Сейчас я бы посоветовала себе самой более адекватно подготовиться. Не читать бесконечные форумы про беременность. Понять, чего я хочу, раз уж на это пошла. Понять, какой стиль материнства, какой образ жизни мне ближе. Возможно, мне бы стоило обратиться к консультанту по материнству, чтобы быть готовой к тому, что новорожденный ребенок не спит 24 часа в сутки, что может быть совсем не так, как я себе это представляла.
История десятая
Ольга
«Реанимация – звучит почти как “рай”»
Ольга Коровякова. 37 лет В браке (10 лет). Две дочери (4 года и 6 месяцев). Живет в Москве
#ребенокВреанимации
#второйРебенок
Это мгновение должно было стать самым счастливым в моей жизни. У меня были прекрасные роды: без «насилия» и вмешательства, такие, как мечталось, со своей акушеркой, с улыбающимся и поддерживающим врачом. И, пережив последние, самые сложные минуты, я ждала ее крика, ждала ее у груди – этого я была лишена в первый раз из-за планового кесарева. Крика не было. Точнее, был: «Детская реанимация!» Мимо меня пронесли ребенка, совершенно белого и безмолвного. Люди продолжали прибывать.
– Подпишите согласие на наркоз!
Я малодушно подписала. Да что там – я б с удовольствием ушла в какой угодно наркоз, если бы после него можно было проснуться и обнаружить, что все это сон.
Крика все не было. Ева не дышала. На лицах врачей были сочувствие и… страх. Вот от этого страха хотелось провалиться в небытие.
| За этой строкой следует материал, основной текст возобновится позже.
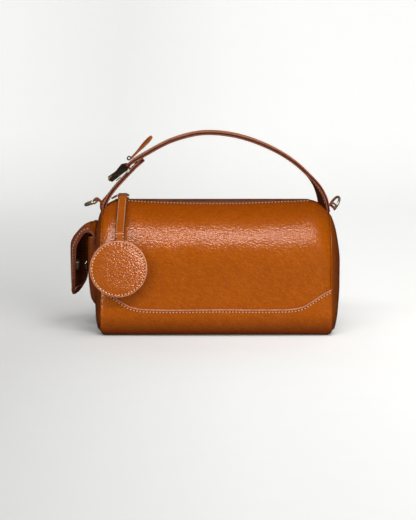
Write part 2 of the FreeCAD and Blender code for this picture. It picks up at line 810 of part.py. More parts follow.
def make_buckle():
    """Forked buckle frame, its bar and the prong that rests on the far bridge."""
    slope = math.radians(size("frame_slope"))
    along = Vector(math.cos(slope), 0, math.sin(slope))
    turn = Rotation(along, -Y_WAY, along.cross(-Y_WAY), "XYZ")
    place = Placement(handle_point(BUCKLE_SHARE), turn)
    length = size("frame_length")
    low = size("frame_low")
    tip = size("frame_tip")
    tall = size("frame_tall")
    inner_half = size("handle_half_width") + size("frame_side_gap")

    frame = new_body("buckle_frame", place)
    outline = [
        Vector(-low / 2, -low, 0),
        Vector(length, -tip, 0),
        Vector(length, tip, 0),
        Vector(low, tall, 0),
        Vector(-low, low, 0),
        Vector(-low, -low / 2, 0),
    ]
    cheeks = new_sketch(frame, "frame_outline", "XZ_Plane", polygon(outline))
    width = "2 * (Sizes.handle_half_width + Sizes.frame_side_gap + Sizes.frame_side)"
    pad(frame, "frame_pad", cheeks, width, True)
    doc.recompute()
    window = [
        Vector(-length, -inner_half, 0),
        Vector(length - size("frame_bridge"), -inner_half, 0),
        Vector(length - size("frame_bridge"), inner_half, 0),
        Vector(-length, inner_half, 0),
    ]
    opening = new_sketch(frame, "frame_window", "XY_Plane", polygon(window))
    pocket = frame.newObject("PartDesign::Pocket", "frame_pocket")
    pocket.Profile = opening
    pocket.Type = "ThroughAll"
    pocket.Midplane = True

    bar = doc.addObject("Part::Cylinder", "buckle_bar")
    bar.Label = "buckle_bar"
    bar.setExpression("Radius", "Sizes.bar_radius")
    bar.setExpression("Height", "2 * (Sizes.handle_half_width + Sizes.frame_side_gap)")
    bar.Placement = Placement(place.Base - Y_WAY * inner_half, Rotation(Z_WAY, Y_WAY))
    sub_parts.append(bar)

    half = size("prong_half_width")
    thick = size("prong_thickness")
    hole = size("bar_radius") + size("bar_clearance")
    curl = hole + thick
    finger = [
        Vector(0, 0, hole),
        Vector(size("prong_length"), 0, size("prong_lift")),
        Vector(size("prong_length"), 0, size("prong_lift") + thick),
        Vector(0, 0, curl),
        Vector(0, 0, hole),
    ]
    prong = Part.Face(Part.makePolygon(finger)).extrude(Y_WAY * (2 * half))
    prong.translate(Y_WAY * -half)
    prong = prong.fuse(rod(Y_WAY * -half, Y_WAY, curl, 2 * half))
    prong = prong.cut(rod(Y_WAY * -half, Y_WAY, hole, 2 * half))
    add_shape("buckle_prong", prong, place)


make_buckle()


def make_side_rings():
    """Leather loops at both ends of the crown and the rings that swing in them."""
    half = size("d_ring_half_width")
    reach = size("d_ring_reach")
    corner = size("d_ring_corner")
    corners = [Vector(-half, 0, 0), Vector(half, 0, 0), Vector(half, reach, 0), Vector(-half, reach, 0)]
    radii = [corner, corner, half - corner / 2, half - corner / 2]
    hole = size("d_ring_wire") + size("bar_clearance")
    loop_radius = hole + size("tab_leather")
    width = 2 * size("tab_half_width")
    for name, side in (("left", -1), ("right", 1)):
        out = size("body_half_length") + size(name + "_ring_stand")
        centre = Vector(side * out, 0, size("body_height") - size(name + "_ring_drop"))
        slope = math.radians(size(name + "_ring_slope"))
        way = Vector(math.cos(slope), 0, math.sin(slope))
        turn = Rotation(Y_WAY, way, Y_WAY.cross(way), "XYZ")
        wire_ring(name + "_d_ring", corners, radii, "d_ring_wire", Placement(centre, turn))

        start = centre - Y_WAY * size("tab_half_width")
        inner_x = centre.x - side * loop_radius
        outer_x = inner_x + side * size("tab_tail")
        low = min(inner_x, outer_x)
        high = max(inner_x, outer_x)
        tail = block(low, high, -width / 2, width / 2, centre.z - size("tab_drop"), centre.z)
        loop = rod(start, Y_WAY, loop_radius, width).fuse(tail)
        loop = loop.cut(rod(start, Y_WAY, hole, width)).cut(end_shells[name])
        add_shape(name + "_ring_tab", loop)


make_side_rings()


def shield(half_width, low, high, corner, low_x, high_x):
    """Block with an outline that is rounded at its lower corners, seen from the end of the bag."""
    diagonal = corner * (1 - math.sqrt(0.5))
    runs = [
        Part.LineSegment(Vector(low_x, corner - half_width, low), Vector(low_x, half_width - corner, low)),
        Part.Arc(
            Vector(low_x, half_width - corner, low),
            Vector(low_x, half_width - diagonal, low + diagonal),
            Vector(low_x, half_width, low + corner),
        ),
        Part.LineSegment(Vector(low_x, half_width, low + corner), Vector(low_x, half_width, high)),
        Part.LineSegment(Vector(low_x, half_width, high), Vector(low_x, -half_width, high)),
        Part.LineSegment(Vector(low_x, -half_width, high), Vector(low_x, -half_width, low + corner)),
        Part.Arc(
            Vector(low_x, -half_width, low + corner),
            Vector(low_x, diagonal - half_width, low + diagonal),
            Vector(low_x, corner - half_width, low),
        ),
    ]
    face = Part.Face(Part.Wire([run.toShape() for run in runs]))
    return face.extrude(X_WAY * (high_x - low_x))


def make_pocket():
    """Side pocket on the left gusset, its flap and the snap that closes it."""
    face = size("body_half_length") + size("pocket_stand")
    height = size("body_height")
    top = height * size("pocket_top_share")
    wall = size("pocket_wall")
    half = size("pocket_half_width")
    inner_x = -size("body_half_length")

    def pocket_block(inset, lift):
        outline = [Vector(-face * share[0] + inset, -far, top * share[1]) for share in POCKET_SHARES]
        curve = Part.BSplineCurve()
        curve.interpolate(outline)
        ceiling = top + lift
        points = [outline[-1], Vector(inner_x, -far, outline[-1].z), Vector(inner_x, -far, ceiling)]
        points = points + [Vector(outline[0].x, -far, ceiling), outline[0]]
        edges = [curve.toShape()]
        for start, end in zip(points, points[1:]):
            if start.distanceToPoint(end) > 0:
                edges.append(Part.LineSegment(start, end).toShape())
        profile = Part.Face(Part.Wire(Part.__sortEdges__(edges)))
        slab = profile.extrude(Y_WAY * (2 * far))
        corner = size("pocket_corner") - inset
        low = height * size("pocket_bottom_share") + inset
        return slab.common(shield(half - inset, low, above, corner, -far, inner_x))

    pouch = pocket_block(0, 0).cut(pocket_block(wall, size("overrun"))).cut(end_shells["left"])
    add_shape("side_pocket", pouch)

    axis_out = size("body_half_length") + size("flap_axis_stand")
    axis = Vector(-axis_out, 0, height * size("flap_axis_share"))
    flap_low = height * size("flap_bottom_share")
    drop = axis.z - flap_low
    path = [axis + Vector(-share[0] * size("flap_reach"), 0, share[1] * drop) for share in FLAP_SHARES]
    leather = size("flap_leather")
    flap_half = size("flap_half_width")
    outline = shield(flap_half, flap_low, above, size("flap_corner"), -2 * far, 0)
    inner = ribbon(path, -Y_WAY, flap_half, -leather, 0).common(outline)
    outer = ribbon(path, -Y_WAY, flap_half, 0, leather).common(outline)
    round_end = rod(axis - Y_WAY * flap_half, Y_WAY, leather, 2 * flap_half)
    outer = outer.fuse(round_end.cut(inner))
    add_shape("pocket_flap", outer)
    add_shape("flap_lining", inner)
    root_low = axis.z + leather + size("fit_gap")
    root = block(axis.x, inner_x, -flap_half, flap_half, root_low, root_low + size("flap_root_height"))
    thicker = dome(-1, size("pocket_end_bulge") + leather, gusset_start, panel_top - leather)
    add_shape("flap_root", root.common(thicker).cut(end_shells["left"]))

    snap_z = height * size("snap_share")
    radius = size("snap_radius")
    base = rod(Vector(-face, 0, snap_z), -X_WAY, radius, size("snap_base"))
    post_length = size("snap_base") + size("snap_post")
    base = base.fuse(rod(Vector(-face, 0, snap_z), -X_WAY, size("snap_post_radius"), post_length))
    add_shape("snap_stud", base)
    place, way = on_curve(path, Vector(path[-2].x, 0, snap_z), -Y_WAY)
    socket = rod(place - way * leather, way * -1, radius, size("snap_socket"))
    socket = socket.cut(rod(place - way * leather, way * -1, size("snap_socket_hole"), size("snap_socket")))
    add_shape("snap_socket", socket.cut(inner).cut(outer))


make_pocket()
doc.recompute()

for item in doc.Objects:
    for state in ("Invalid", "Error"):
        if state in item.State:
            raise RuntimeError(f"{item.Label} is {state}")
for part in sub_parts:
    if part.Shape.isNull() or not part.Shape.isValid() or not part.Shape.Solids:
        raise RuntimeError(f"{part.Label} has no valid solid")

os.makedirs("parts", exist_ok=True)
for part in sub_parts:
    part.Shape.exportStep(os.path.join("parts", part.Label + ".step"))
    solids = len(part.Shape.Solids)
    print(f"{part.Label}: {solids} solid(s), {part.Shape.Volume:.1f} mm3")
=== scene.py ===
"""Pillow bag in tan leather: soft pieces, stitching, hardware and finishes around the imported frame."""
import bpy
import bmesh
import json
import math
from mathutils import Matrix, Vector, noise

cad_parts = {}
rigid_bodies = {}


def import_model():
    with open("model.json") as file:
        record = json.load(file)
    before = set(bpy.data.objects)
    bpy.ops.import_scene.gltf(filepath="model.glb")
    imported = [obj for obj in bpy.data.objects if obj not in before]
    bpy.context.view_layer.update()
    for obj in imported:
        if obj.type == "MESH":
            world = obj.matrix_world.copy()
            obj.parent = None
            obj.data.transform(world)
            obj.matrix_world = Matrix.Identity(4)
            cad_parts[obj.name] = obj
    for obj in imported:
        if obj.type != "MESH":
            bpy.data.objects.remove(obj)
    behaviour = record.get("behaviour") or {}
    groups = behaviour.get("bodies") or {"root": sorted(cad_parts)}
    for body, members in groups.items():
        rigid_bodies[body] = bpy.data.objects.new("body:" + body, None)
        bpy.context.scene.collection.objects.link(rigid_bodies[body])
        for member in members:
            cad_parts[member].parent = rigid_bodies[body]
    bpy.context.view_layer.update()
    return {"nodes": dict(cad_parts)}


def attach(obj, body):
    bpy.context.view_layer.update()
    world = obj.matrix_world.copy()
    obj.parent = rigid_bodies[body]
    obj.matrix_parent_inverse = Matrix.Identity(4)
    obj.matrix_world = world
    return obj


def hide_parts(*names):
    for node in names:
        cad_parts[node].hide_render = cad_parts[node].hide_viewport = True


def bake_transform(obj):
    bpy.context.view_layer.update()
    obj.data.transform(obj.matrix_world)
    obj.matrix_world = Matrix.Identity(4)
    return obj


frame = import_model()

# Lengths are in millimetres until piece() scales them. Materials and the studio are in metres.
MM = 0.001
X_WAY = Vector((1, 0, 0))
Y_WAY = Vector((0, 1, 0))
Z_WAY = Vector((0, 0, 1))

# Barrel of the bag: shares of half length, half depth and height at its stations
HALF_LENGTH = 112.0
PANEL_HALF = 111.2
HALF_DEPTH = 60.0
HEIGHT = 128.0
ARCH_Z = HEIGHT - HALF_DEPTH
BARREL_MIDDLE = Vector((0.0, 0.0, 60.0))
CORNER = 8.0
STATIONS = [
    (-1.0, 0.87, 0.94), (-0.96, 0.9, 0.972), (-0.9, 0.935, 0.995), (-0.75, 0.968, 1.0),
    (-0.4, 0.993, 1.0), (0.0, 1.0, 1.0), (0.4, 0.994, 1.0), (0.72, 0.973, 1.0),
    (0.86, 0.946, 0.992), (0.94, 0.915, 0.96), (1.0, 0.87, 0.908),
]
PANEL_INSET = 1.0
PANEL_WALL = 1.4
BASE_WALL = 0.95
OVERLAP = 5.0
ROUND_EDGE = 0.35

# Softness of the filled bag: waves of the leather, lift and spread of the base, rounding of its lower ends
SLOW_WAVE = 0.55
QUICK_WAVE = 0.22
BASE_LIFT = 0.6
BASE_HALF_DEPTH = 60.5
BASE_SPREAD = 1.5
FOOT_ROUND = 7.0

# Base overlay: rise of its top edge by shares of the half length
OVERLAY_EDGE = [(0.0, 0.0), (0.62, 0.0), (0.74, 0.12), (0.82, 0.38), (0.92, 0.77), (1.0, 1.0)]
OVERLAY_HEIGHT = 26.0
OVERLAY_RISE = 18.4
OVERLAY_BEAD = (0.7, 0.75)
OVERLAY_BEAD_DROP = 0.1
OVERLAY_BEAD_INSET = 0.25
OVERLAY_SEAM = 2.1

# Domes of the two ends: share of the way in from the seam, share of the bulge
LEFT_BULGE = 8.8
RIGHT_BULGE = 12.4
DOME = [(0.0, 0.0), (0.03, 0.14), (0.1, 0.3), (0.23, 0.5), (0.4, 0.68), (0.7, 0.9), (0.93, 1.0)]
DOME_REACH = 0.93
DOME_SPREAD = 0.85
DOME_LEAST = 1.2
LEFT_SLACK = 1.6
WELT_CORD = (0.6, 0.75)
WELT_INSET = 0.5
WELT_OUT = 0.3

# Inside
LINING_INSET = 4.2
LINING_HALF = 110.0
LINING_SLOT_HALF = 7.0
LINING_CORNER = 3.0
LINING_WALL = 0.6
LINING_SLOT = (-97.0, 89.0)
SLIP_POCKET_ENDS = (-45.0, 45.0)
SLIP_POCKET_HEIGHTS = (38.0, 88.0)
SLIP_POCKET_INSET = 5.0
SLIP_POCKET_WALL = 0.5

# Zip: the slot gapes in the middle, where its front lip hangs lower
SLOT_HALF = 5.0
SLOT_GAPE = 5.5
SLOT_REACH = 92.0
LIP_REACH = 98.0
LIP_SAG = 1.6
LIP_SAG_DEGREES = 12.0
TAPE_DEPTH = 2.3
TAPE_ENDS = (-106.0, 98.0)
TAPE_EDGES = (0.7, 13.8)
TAPE_WALL = 0.5
TAPE_SAG_WIDTH = 9.0
PATCHES = [("left", -PANEL_HALF, -101.6), ("right", 93.9, PANEL_HALF)]
PATCH_DEGREES = (-8.0, 8.0)
PATCH_WALL = 1.3
ZIP_SEAM_ENDS = (-94.0, 92.0)
ZIP_SEAM = 2.6
ZIP_SEAM_GAPE = 2.4
ZIP_SEAM_SAG = 0.9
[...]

Не сон. Это было моей первой мыслью.
– Как Ева? – преодолев ужас, спросила я.
– Ева, к сожалению (сердце вниз), в реанимации (бешеная радость – жива!).
Все остальное: отсутствие самостоятельного дыхания, судороги – я решила погуглить позже. Сейчас главное: я родила дочь, и она жива.
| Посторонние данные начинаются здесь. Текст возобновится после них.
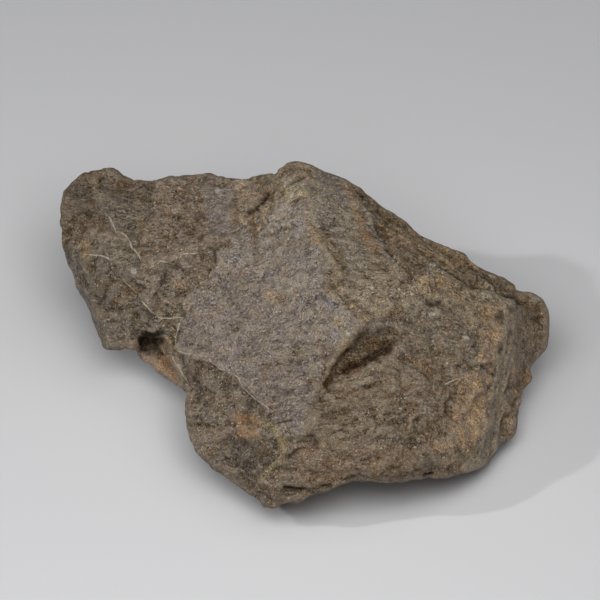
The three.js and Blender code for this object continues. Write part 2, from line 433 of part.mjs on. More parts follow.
// Halve every edge longer than the limit, until none is left.
function halveLongEdges(stone, limit) {
  for (let pass = 0; pass < 4; pass++) {
    const middles = new Map();
    const middle = (a, b) => {
      const name = Math.min(a, b) + "_" + Math.max(a, b);
      if (stone.points[a].distanceTo(stone.points[b]) <= limit) return null;
      if (!middles.has(name)) {
        middles.set(name, stone.points.push(stone.points[a].clone().lerp(stone.points[b], 0.5)) - 1);
      }
      return middles.get(name);
    };
    stone.triangles = stone.triangles.flatMap(([a, b, c]) => {
      const corners = [a, b, c];
      const halves = [middle(a, b), middle(b, c), middle(c, a)];
      const count = halves.filter((half) => half !== null).length;
      if (count === 0) return [corners];
      if (count === 3) {
        const [ab, bc, ca] = halves;
        return [[a, ab, ca], [ab, b, bc], [ca, bc, c], [ab, bc, ca]];
      }
      const turn = count === 1 ? halves.findIndex((half) => half !== null) : (halves.indexOf(null) + 1) % 3;
      const [p, q, r] = [0, 1, 2].map((i) => corners[(turn + i) % 3]);
      const [pq, qr] = [halves[turn], halves[(turn + 1) % 3]];
      if (count === 1) return [[p, pq, r], [pq, q, r]];
      return [[p, pq, r], [pq, q, qr], [pq, qr, r]];
    });
    if (middles.size === 0) return;
  }
}

function neighboursOf(stone) {
  const neighbours = stone.points.map(() => new Set());
  for (const [a, b, c] of stone.triangles) {
    neighbours[a].add(b).add(c);
    neighbours[b].add(c).add(a);
    neighbours[c].add(a).add(b);
  }
  return neighbours;
}

function normalsOf(stone) {
  const normals = stone.points.map(() => new THREE.Vector3());
  const [e, f] = [new THREE.Vector3(), new THREE.Vector3()];
  for (const [a, b, c] of stone.triangles) {
    e.subVectors(stone.points[b], stone.points[a]);
    f.subVectors(stone.points[c], stone.points[a]);
    e.cross(f);
    for (const i of [a, b, c]) normals[i].add(e);
  }
  return normals.map((normal) => normal.normalize());
}

// Ease every point towards its neighbours, which takes the knife edge off the arrises.
function easeArrises(stone, neighbours, held) {
  const eased = stone.points.map((point, i) => {
    if (held[i]) return point;
    const mean = new THREE.Vector3();
    for (const j of neighbours[i]) mean.add(stone.points[j]);
    return point.clone().lerp(mean.divideScalar(neighbours[i].size), easeShare);
  });
  stone.points = eased;
}

// A number between 0 and 1 that belongs to one cell of space.
function cellNumber(x, y, z, salt) {
  const value = Math.sin(x * 127.1 + y * 311.7 + z * 74.7 + salt * 53.3) * 43758.5453;
  return value - Math.floor(value);
}

// Smooth noise from -1 to 1, over lengths like size.
function noiseAt(point, size, seed) {
  return noise.noise(point.x / size + seed, point.y / size + seed, point.z / size + seed);
}

// Broken facets: each chip is a small plane of its own, tilted and set in or out.
function chipHeight(point, { size, height, tilt }) {
  const cell = point.clone().divideScalar(size);
  const base = cell.clone().floor();
  let nearest = Infinity;
  let chip = 0;
  for (const [i, j, k] of nearCells) {
    const [x, y, z] = [base.x + i, base.y + j, base.z + k];
    const dx = cell.x - x - cellNumber(x, y, z, 1);
    const dy = cell.y - y - cellNumber(x, y, z, 2);
    const dz = cell.z - z - cellNumber(x, y, z, 3);
    const away = dx * dx + dy * dy + dz * dz;
    if (away >= nearest) continue;
    nearest = away;
    const lean = [4, 5, 6].map((salt) => (cellNumber(x, y, z, salt) - 0.5) * 2 * tilt * size);
    chip = (cellNumber(x, y, z, 7) - 0.5) * 2 * height + lean[0] * dx + lean[1] * dy + lean[2] * dz;
  }
  return chip;
}

// Ledges where a steep face cuts the layers: each layer stands out a little over the next.
function ledgeHeight(point, normal) {
  const waver = noiseAt(point, ledges.waverSize, 2) * ledges.waver;
  const level = point.dot(layerNormal) / ledges.gap + waver;
  const steep = Math.sqrt(1 - Math.min(1, normal.dot(layerNormal) ** 2));
  const strength = Math.max(0, 0.5 + noiseAt(point, ledges.patchSize, 8));
  return (level - Math.floor(level) - 0.5) * ledges.depth * steep * strength;
}

// How far the rough surface stands out at a point: broad swells, bumps, chips of two sizes, and
// ledges. It dies away where a sheet stands nearly on edge over the board, so that no fold closes.
function roughness(point, normal) {
  const swell = noiseAt(point, swells.size, swells.seed) * swells.height;
  const bump = noiseAt(point, bumps.size, bumps.seed) * bumps.height;
  const chips = chipHeight(point, coarseChips) + chipHeight(point, fineChips);
  const broken = (bump + chips + ledgeHeight(point, normal)) * (1 - calmShare * calmness(point));
  return (swell + broken) * THREE.MathUtils.smoothstep(Math.abs(normal.dot(boardNormal)), ...edgeOn);
}

// The great face and the roof beside it broke cleaner than the rest.
function calmness(point) {
  const [u, v, w] = toBoard(point.toArray());
  if (w < calmLowest) return 0;
  const apart = calmPlaces.map(([cu, cv, reach]) => Math.hypot(u - cu, v - cv) / reach);
  return 1 - THREE.MathUtils.smoothstep(Math.min(...apart), 0.6, 1);
}

function pitDepth(point) {
  const [u, v] = toBoard(point.toArray());
  let depth = 0;
  for (const [pu, pv, reach, deep] of pits) {
    const t = Math.hypot(u - pu, v - pv) / reach;
    if (t < 1) depth += deep * (1 - t * t) ** 2;
  }
  return depth;
}

function makeStone() {
  const rimPoints = along([...rim, rim[0]], rimStep);
  const stone = sewSheets(rimPoints);
  const onRim = (i) => i < rimPoints.length;
  halveLongEdges(stone, longestEdge);
  const onFlat = stone.points.map((point) => point.z < 1e-6);
  easeArrises(stone, neighboursOf(stone), onFlat.map((flat, i) => flat || onRim(i)));
  const normals = normalsOf(stone);
  stone.points.forEach((point, i) => {
    if (onFlat[i]) return;
    const pit = normals[i].dot(boardNormal) > 0 ? pitDepth(point) : 0;
    const out = roughness(point, normals[i]) * (onRim(i) ? rimShare : 1) - pit;
    const wander = onRim(i) ? noiseAt(point, wanderSize, 0) * rimWander : 0;
    point.addScaledVector(normals[i], out);
    point.addScaledVector(boardNormal, wander);
    point.z = Math.max(point.z, lowestRough);
  });
  return stone;
}

const stone = makeStone();
const [left, , right] = extentOf(rim);
const scale = stoneWidth / (right - left);

const geometry = new THREE.BufferGeometry();
const positions = stone.points.flatMap((point) => point.toArray());
geometry.setAttribute("position", new THREE.Float32BufferAttribute(positions, 3));
geometry.setIndex(stone.triangles.flat());
geometry.scale(scale, scale, scale);
geometry.computeBoundingBox();
const middle = geometry.boundingBox.getCenter(new THREE.Vector3());
geometry.translate(-middle.x, -middle.y, 0);
geometry.computeVertexNormals();

const stoneMaterial = new THREE.MeshStandardMaterial({ color: 0x6f6253, roughness: 0.82, metalness: 0.0 });
const meteorite = new THREE.Mesh(geometry, stoneMaterial);
meteorite.name = "meteorite";

const group = new THREE.Group();
group.add(meteorite);

export default group;
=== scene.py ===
import math
import bmesh
import bpy
import numpy as np
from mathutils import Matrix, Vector, noise


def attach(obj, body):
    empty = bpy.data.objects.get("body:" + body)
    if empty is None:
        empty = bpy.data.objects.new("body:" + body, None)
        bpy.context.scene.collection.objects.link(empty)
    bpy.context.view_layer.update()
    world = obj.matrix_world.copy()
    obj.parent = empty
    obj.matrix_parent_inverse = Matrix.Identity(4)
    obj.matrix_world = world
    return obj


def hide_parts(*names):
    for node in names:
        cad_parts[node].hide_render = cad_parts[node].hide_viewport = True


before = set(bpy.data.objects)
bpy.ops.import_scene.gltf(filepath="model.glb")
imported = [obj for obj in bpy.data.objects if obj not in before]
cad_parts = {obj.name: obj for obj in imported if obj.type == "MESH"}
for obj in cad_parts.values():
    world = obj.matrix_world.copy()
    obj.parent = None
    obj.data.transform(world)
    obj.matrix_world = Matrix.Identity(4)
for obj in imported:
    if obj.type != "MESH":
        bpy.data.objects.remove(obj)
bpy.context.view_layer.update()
mm = 0.001

# The stone is described on a board that leans back by 45 degrees: u runs across it, v up it and
# w out of it, all in millimetres, as they do in the solid's own source.
board = {
    "tilt": math.radians(45),
    "originBack": 18.765,  # the board's foot lies this far behind the stone's middle
    "originSide": 0.0019,
}
boardOut = np.array([0, -math.cos(board["tilt"]), math.sin(board["tilt"])])
layerUp = np.array([-0.04, -0.26, 0.96])  # the beds lie near level
layerUp /= np.linalg.norm(layerUp)


def onBoard(points):
    c, s = math.cos(board["tilt"]), math.sin(board["tilt"])
    x, y, z = points[:, 0] + board["originSide"], points[:, 1] + board["originBack"], points[:, 2]
    return np.stack([x, y * s + z * c, z * s - y * c], 1)


def offBoard(u, v, w):
    c, s = math.cos(board["tilt"]), math.sin(board["tilt"])
    return Vector((u - board["originSide"], v * s - w * c - board["originBack"], v * c + w * s)) * mm


def smoothStep(low, high, value):
    t = np.clip((value - low) / (high - low), 0, 1)
    return t * t * (3 - 2 * t)


# How the solid's mesh is refined; sizes in millimetres.
stone = {
    "sameReach": 1.9,  # faces this near are brought into one plane
    "sameness": 0.24,  # if their normals differ by less than this
    "patchSameness": 0.4,  # or by less than this within one patch
    "acrossPatches": 0.08,  # how much the faces of another patch count
    "planeRounds": 6,
    "fitRounds": 12,
    "mostMove": 0.5,
    "easingRounds": (1, 0),  # after each halving of the edges
    "easeIn": 0.5,
    "easeOut": -0.53,  # a little more than came in, so the stone doesn't shrink
    "wearRounds": 14,  # acute corners are worn
    "wearShare": 0.5,
    "sharpest": 0.08,  # where a point stands further than this from its neighbours
    "longestEdge": 0.47,  # what is still longer is halved once more
    "leastHeight": 0.0,  # nothing goes under the surface it rests on
}

# What the surface is made of at each size: facets left by the break, then grain.
breakage = {
    "facets": ((4.2, 0.14, 0.20), (1.9, 0.05, 0.12), (0.9, 0.015, 0.08)),  # size, depth, tilt
    "fractal": ((5.0, 0.08), (1.2, 0.02)),  # size, depth
    "ledgeGap": 1.3,
    "ledgeDepth": 0.15,
    "ledgeWander": (4.0, 0.6),  # size and share
    "warpSize": 1.8,
    "warp": 0.22,
    "jitter": 0.2,  # how far the drawn lines stray
    "plainRoughness": 0.9,  # of the break, outside the patches
    "thinRounds": 14,
    "thin": (0.72, 0.95),
    "thinRelief": 0.1,  # how much of the relief an acute edge has
    "normalRounds": 3,  # the relief rises along eased normals
    "upperSide": (-0.05, 0.12),  # how far a face has to look out of the board
    "rimSide": (0.1, 0.4),  # and how little at the rim
    "rimRounds": 4,  # the outer rim is a little worn
    "rimEasing": 0.5,
    "rimLift": 0.3,  # and given back what that takes
    "wornLift": 0.1,
    "thinLift": 0.36,
    "hornRounds": 3,
    "mostProud": 0.27,  # no horn of the rim stands out more than this
    "evenRounds": 6,  # of easing, to find what stands out and what lies in
    "markDepth": 0.08,  # what stands out or lies in this much is fully marked
    # shade is painted into the cracks, fully from this depth
    "darkDepth": 0.4,  # a crack this deep is quite dark
    "scarpSharpness": 0.12,
    "farAway": 1.5,  # distances to a grain or a vein stop here
}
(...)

«Реанимация» – звучит почти как «рай».
Не знаю, что подумала акушерка, но я улыбалась.
1. Реанимация в роддоме – это жизнь по строгому графику. У мамы есть полчаса посещения, раз в три часа на то, чтобы сцедить молоко и «пообщаться с ребенком». Я приходила в реанимацию, сцеживала, и у меня оставалось 15 минут; дочка сначала находилась в лечебном сне, потом ее потихоньку из него вывели, но ничего особо не поменялось – она не двигалась и никак на меня не реагировала. Я говорила ей все эти правильные слова про то, что она сильная и мама ее любит, и бабушки-дедушки ее любят, и все ее ждут, но… чувствовала я себя при этом как человек, который разговаривает сам с собой. И – да, я ее гладила, потому что с самого начала спросила, можно или нет, и оказалось, что да. Она была на ощупь как теплая бархатная резина – совершенно неземной и… неживой материал. Один раз я протащила в трусах телефон и сфотографировала ее (было ужасно стремно попасться), это оказалось очень важно для всех: Ева наконец-то перестала быть абстрактным персонажем – обрела лицо, стала самой собой. Для всех, кроме меня.